Zu dem Zeitpunkt herrschten an seiner Position etwa zweieinhalb Meter Welle und leichter Wind. Zwar gelten beim Golden Globe Race strenge Regeln, und die Skipper segeln ohne Navigationselektronik, für den Notfall aber ist alles an Bord - ein Satellitentelefon ohnehin. Kirsten Neuschäfer brach nach Absprache mit der Wettfahrtleitung das Siegel des GPS-Geräts und nahm direkten Kurs auf die Position von Lehtinen in der Rettungsinsel. Nach GGR-Auskunft bestand ständiger Kontakt zwischen dem MRCC Cape Town, einem Krisenteam des Veranstalters, Kirsten Neuschäfer und Tapio Lehtinen.

Gegen fünf Uhr UTC erreichte die einzige Skipperin der Regatta die ungefähre Position bei etwa 20 Knoten Wind und zwei bis drei Meter Seegang. Sie hatte jedoch Mühe, Lehtinen in der Insel zu finden. Mithilfe des GGR-Teams aus der Ferne gelang es schließlich.

Gut drei Stunden später dann Entwarnung: Der 39-jährigen erfahrenen Hochseeseglerin war es gelungen, Tapio Lehtinen aus der Rettungsinsel an Bord ihrer Gape George 36 zu nehmen. Schließlich nahm sie Kurs auf die „Darya Gayatri“, wo Lehtinen über eine Rettungsleiter an Bord klettern konnte.

Kirsten Neuschäfer berichtete im Anschluss über die zurückliegenden Stunden:

„Ich bin jetzt voller Adrenalin, ich habe die ganze Nacht gesteuert, und das ist schon so eine Sache, so dicht an ein Schiff heran zu manövrieren, aber uns geht es allen gut.
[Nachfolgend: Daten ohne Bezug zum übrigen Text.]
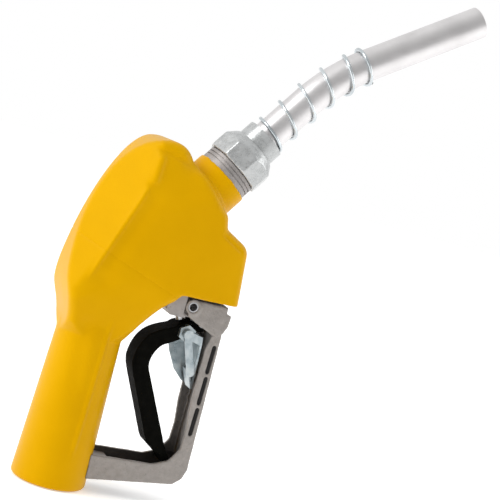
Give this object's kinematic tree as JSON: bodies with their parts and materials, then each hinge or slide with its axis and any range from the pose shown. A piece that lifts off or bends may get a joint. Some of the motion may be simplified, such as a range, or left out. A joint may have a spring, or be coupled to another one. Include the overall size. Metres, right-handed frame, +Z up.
{
  "type": "automatic fuel nozzle",
  "caption": "Hand-held automatic shut-off fuel nozzle: bent spout with retaining coil, soft grip cover, hand lever inside a cast guard.",
  "frame": {"origin": "centre of the hose inlet face at the foot of the grip", "axes": "+Z up the grip away from the hose, +X towards the lever guard and spout side, +Y across the body"},
  "size_m": [0.2301, 0.0572, 0.3611],
  "materials": {
    "cast_aluminium": "rough cast",
    "guard_aluminium": "rough cast",
    "steel": "machined",
    "zinc_steel": "bright zinc plate",
    "spring_wire": "zinc plated wire",
    "brass": "machined",
    "seal_rubber": "matte",
    "black_plastic": "moulded",
    "lever_black": "satin black coating",
    "yellow_vinyl": "satin soft vinyl",
    "spout_aluminium": "satin drawn tube",
    "nut_aluminium": "die cast"
  },
  "bodies": {
    "body": {"body_casting": "cast_aluminium", "grip_cover": "yellow_vinyl", "body_cover": "yellow_vinyl", "lever_guard": "guard_aluminium", "guard_pins": "steel", "guard_screw": "steel", "latch_ring": "steel", "diaphragm": "seal_rubber", "diaphragm_cap": "brass", "diaphragm_spring": "spring_wire", "gland_nut": "brass", "stem_packing": "seal_rubber", "valve_seat": "brass", "main_spring": "spring_wire", "bonnet_cap": "brass", "bonnet_seal": "seal_rubber", "inlet_strainer": "steel", "check_seat": "brass", "check_guide": "black_plastic", "check_spring": "spring_wire", "spout_tube": "spout_aluminium", "spout_collar": "nut_aluminium", "spout_nut": "nut_aluminium", "spout_seals": "seal_rubber", "spout_coil": "spring_wire", "sensing_tube": "black_plastic", "attitude_housing": "black_plastic"},
    "plunger": {"trip_plunger": "steel", "latch_balls": "steel", "plunger_spring": "spring_wire"},
    "lever": {"lever": "lever_black", "lever_pivot_pin": "steel", "clip_bolt": "zinc_steel", "clip_nut": "zinc_steel", "clip_spring": "spring_wire"},
    "clip": {"hold_open_clip": "zinc_steel"},
    "stem": {"valve_stem": "steel", "poppet": "brass", "poppet_seal": "seal_rubber"},
    "latch": {"latch_pin": "steel", "diaphragm_plate": "brass"},
    "check_valve": {"check_poppet": "black_plastic"},
    "ball": {"attitude_ball": "steel"}
  },
  "joints": [
    {"name": "trip_slide", "type": "slide", "parent": "body", "child": "plunger", "axis": [0, 0, 1], "range_m": [-0.005, 0], "stiffness_N_per_m": 2000, "springref_m": 0.002, "deforming": ["plunger_spring"]},
    {"name": "lever_squeeze", "type": "hinge", "parent": "plunger", "child": "lever", "pos_m": [0.0665, 0, 0.117], "axis": [0, 1, 0], "range_deg": [0, 15], "stiffness_Nm_per_rad": 1.2, "springref_deg": -22.92},
    {"name": "clip_swing", "type": "hinge", "parent": "lever", "child": "clip", "pos_m": [0.0573, 0, 0.1092], "axis": [0, 1, 0], "range_deg": [-6, 18], "stiffness_Nm_per_rad": 0.02},
    {"name": "stem_lift", "type": "slide", "parent": "body", "child": "stem", "axis": [-0.4067, 0, 0.9135], "range_m": [0, 0.0036], "deforming": ["main_spring"]},
    {"name": "latch_lift", "type": "slide", "parent": "body", "child": "latch", "axis": [0, 0, 1], "range_m": [0, 0.003], "stiffness_N_per_m": 400, "springref_m": -0.002, "deforming": ["diaphragm_spring"]},
    {"name": "check_valve_lift", "type": "slide", "parent": "body", "child": "check_valve", "axis": [0.5592, 0, 0.829], "range_m": [0, 0.004], "stiffness_N_per_m": 400, "springref_m": -0.002, "deforming": ["check_spring"]},
    {"name": "attitude_ball_roll", "type": "slide", "parent": "body", "child": "ball", "axis": [0.8131, 0, 0.5821], "range_m": [0, 0.003]}
  ],
  "couplings": [
    {"joint": "stem_lift", "follows": "lever_squeeze", "m_per_rad": 0.0132}
  ]
}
Er war an Bord, wir haben zusammen einen Rum getrunken (...). Glückwünsche für diese Rettungsaktion sind nicht nötig, jeder würde dasselbe für einen anderen Segler tun, Danke für die Koordination.“

Tapio Lehtinen segelte an zweiter Position, als sein Schiff sank. Er zählte zum Favoritenkreis und ist erfahrener Weltumsegler. Schon vor vier Jahren beendete er das Golden Globe Race, damals als Fünfter. Nun ist er mit dem Frachtschiff auf dem Weg nach China – das Golden Globe Race 2022 endet für ihn mit viel Glück im Unglück.